• SHORT TASK
Look through the listing for the word "rigid". Copy each line that has it.

• PROVIDED INFORMATION
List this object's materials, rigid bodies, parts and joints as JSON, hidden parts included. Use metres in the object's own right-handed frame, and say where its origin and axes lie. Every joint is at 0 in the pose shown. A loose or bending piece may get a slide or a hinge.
* * *
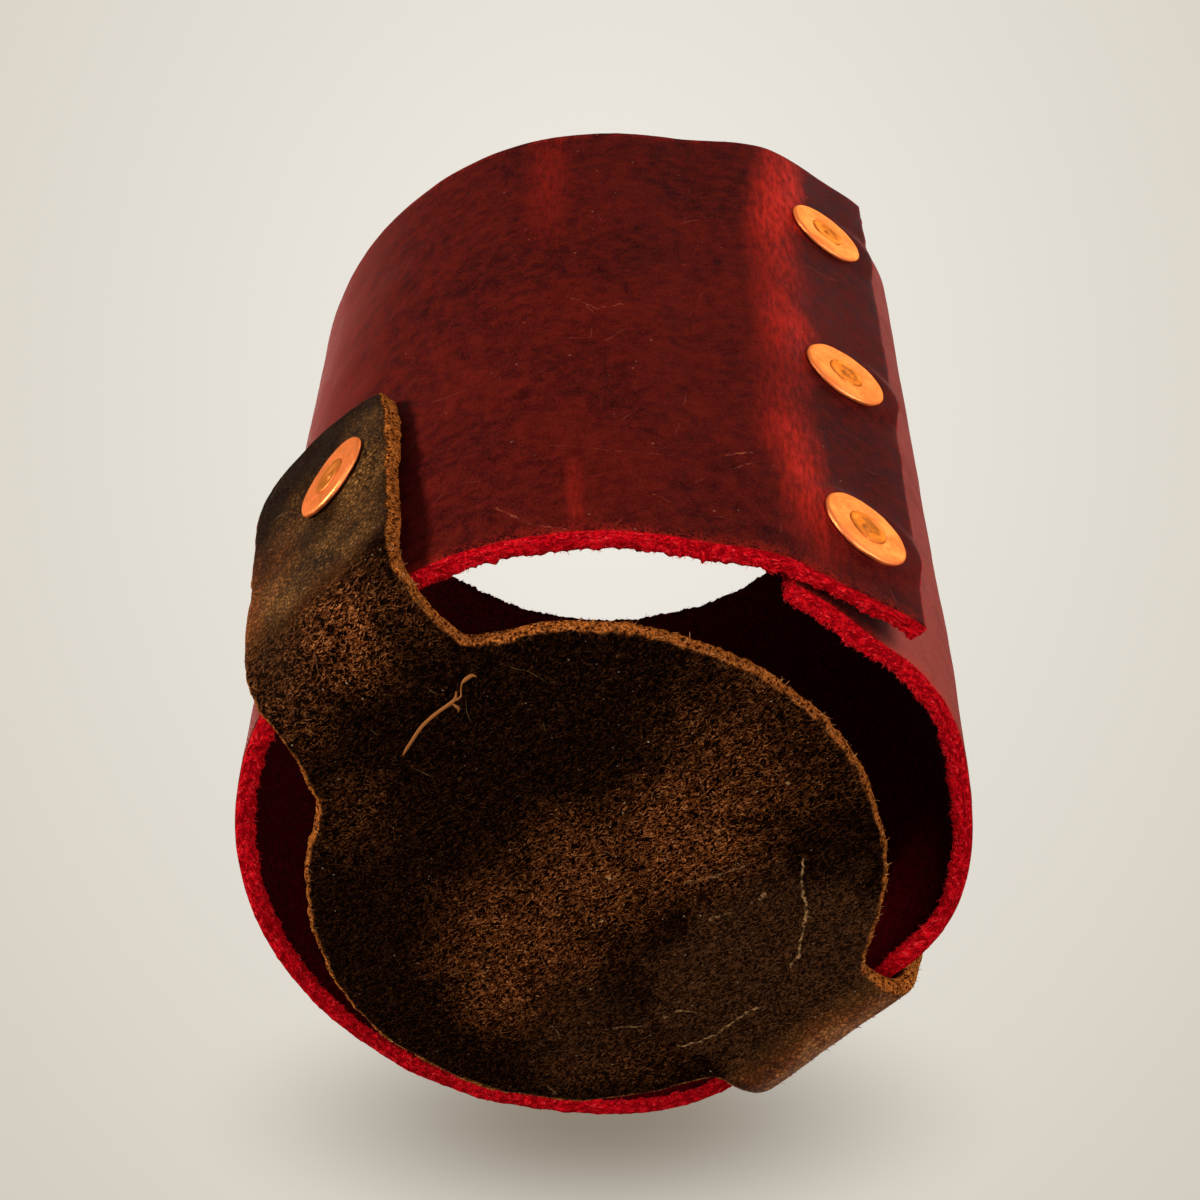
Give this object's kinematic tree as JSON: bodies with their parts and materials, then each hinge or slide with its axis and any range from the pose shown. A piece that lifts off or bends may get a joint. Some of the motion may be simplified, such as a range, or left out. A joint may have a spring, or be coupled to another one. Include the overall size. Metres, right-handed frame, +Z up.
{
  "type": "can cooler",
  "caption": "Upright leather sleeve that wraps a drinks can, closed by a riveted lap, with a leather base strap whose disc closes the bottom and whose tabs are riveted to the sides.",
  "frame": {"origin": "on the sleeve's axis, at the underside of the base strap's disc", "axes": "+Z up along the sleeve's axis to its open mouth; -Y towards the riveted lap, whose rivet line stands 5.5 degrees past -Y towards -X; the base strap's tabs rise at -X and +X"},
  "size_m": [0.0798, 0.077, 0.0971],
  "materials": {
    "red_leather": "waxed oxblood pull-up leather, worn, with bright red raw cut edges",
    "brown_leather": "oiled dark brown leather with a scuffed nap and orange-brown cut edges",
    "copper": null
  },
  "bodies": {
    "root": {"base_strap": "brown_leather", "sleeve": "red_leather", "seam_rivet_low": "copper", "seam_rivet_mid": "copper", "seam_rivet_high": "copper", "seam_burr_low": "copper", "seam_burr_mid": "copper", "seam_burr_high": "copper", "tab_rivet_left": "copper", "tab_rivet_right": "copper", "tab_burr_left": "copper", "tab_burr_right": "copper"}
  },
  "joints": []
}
==
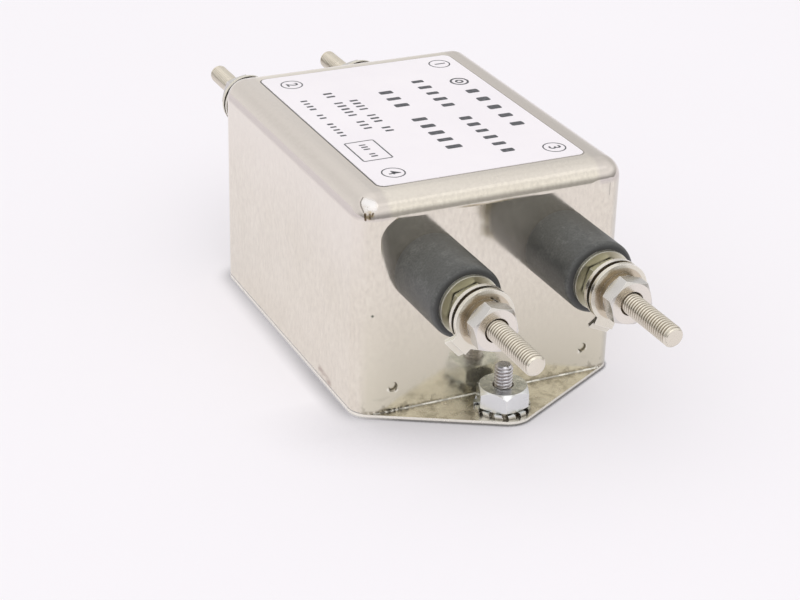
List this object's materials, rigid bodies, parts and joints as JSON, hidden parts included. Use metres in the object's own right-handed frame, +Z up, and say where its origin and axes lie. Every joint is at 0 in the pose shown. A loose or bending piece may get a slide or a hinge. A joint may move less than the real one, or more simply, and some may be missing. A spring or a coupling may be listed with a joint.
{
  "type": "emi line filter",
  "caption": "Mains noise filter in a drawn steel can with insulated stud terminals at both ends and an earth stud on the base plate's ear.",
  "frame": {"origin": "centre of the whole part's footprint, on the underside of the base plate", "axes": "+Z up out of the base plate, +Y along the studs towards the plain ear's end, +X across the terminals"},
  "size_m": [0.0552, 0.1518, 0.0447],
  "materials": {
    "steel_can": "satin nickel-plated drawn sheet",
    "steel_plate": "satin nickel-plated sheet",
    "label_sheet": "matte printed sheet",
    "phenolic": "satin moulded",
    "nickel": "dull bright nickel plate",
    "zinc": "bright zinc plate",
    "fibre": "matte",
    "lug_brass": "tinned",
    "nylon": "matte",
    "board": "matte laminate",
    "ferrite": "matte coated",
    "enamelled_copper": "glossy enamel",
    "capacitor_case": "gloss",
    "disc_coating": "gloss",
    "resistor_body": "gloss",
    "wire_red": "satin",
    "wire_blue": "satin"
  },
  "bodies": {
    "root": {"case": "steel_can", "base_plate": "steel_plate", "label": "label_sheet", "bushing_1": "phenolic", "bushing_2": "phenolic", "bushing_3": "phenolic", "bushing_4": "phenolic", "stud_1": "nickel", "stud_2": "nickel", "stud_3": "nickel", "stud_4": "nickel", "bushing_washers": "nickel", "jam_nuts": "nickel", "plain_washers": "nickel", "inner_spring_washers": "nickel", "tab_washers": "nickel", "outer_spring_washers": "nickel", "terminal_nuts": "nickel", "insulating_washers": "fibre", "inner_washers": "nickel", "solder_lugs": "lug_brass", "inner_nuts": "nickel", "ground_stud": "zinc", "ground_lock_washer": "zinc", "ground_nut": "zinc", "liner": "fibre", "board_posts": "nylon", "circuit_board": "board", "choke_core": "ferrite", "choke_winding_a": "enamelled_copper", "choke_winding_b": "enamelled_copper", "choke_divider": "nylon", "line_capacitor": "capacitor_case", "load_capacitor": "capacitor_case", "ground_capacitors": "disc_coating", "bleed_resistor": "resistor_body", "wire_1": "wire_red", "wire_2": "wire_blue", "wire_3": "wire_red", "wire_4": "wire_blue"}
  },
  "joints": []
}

• EXERCISE RESPONSE
List this object's materials, rigid bodies, parts and joints as JSON, hidden parts included. Use metres in the object's own right-handed frame, and say where its origin and axes lie. Every joint is at 0 in the pose shown. A loose or bending piece may get a slide or a hinge.
List this object's materials, rigid bodies, parts and joints as JSON, hidden parts included. Use metres in the object's own right-handed frame, +Z up, and say where its origin and axes lie. Every joint is at 0 in the pose shown. A loose or bending piece may get a slide or a hinge. A joint may move less than the real one, or more simply, and some may be missing. A spring or a coupling may be listed with a joint.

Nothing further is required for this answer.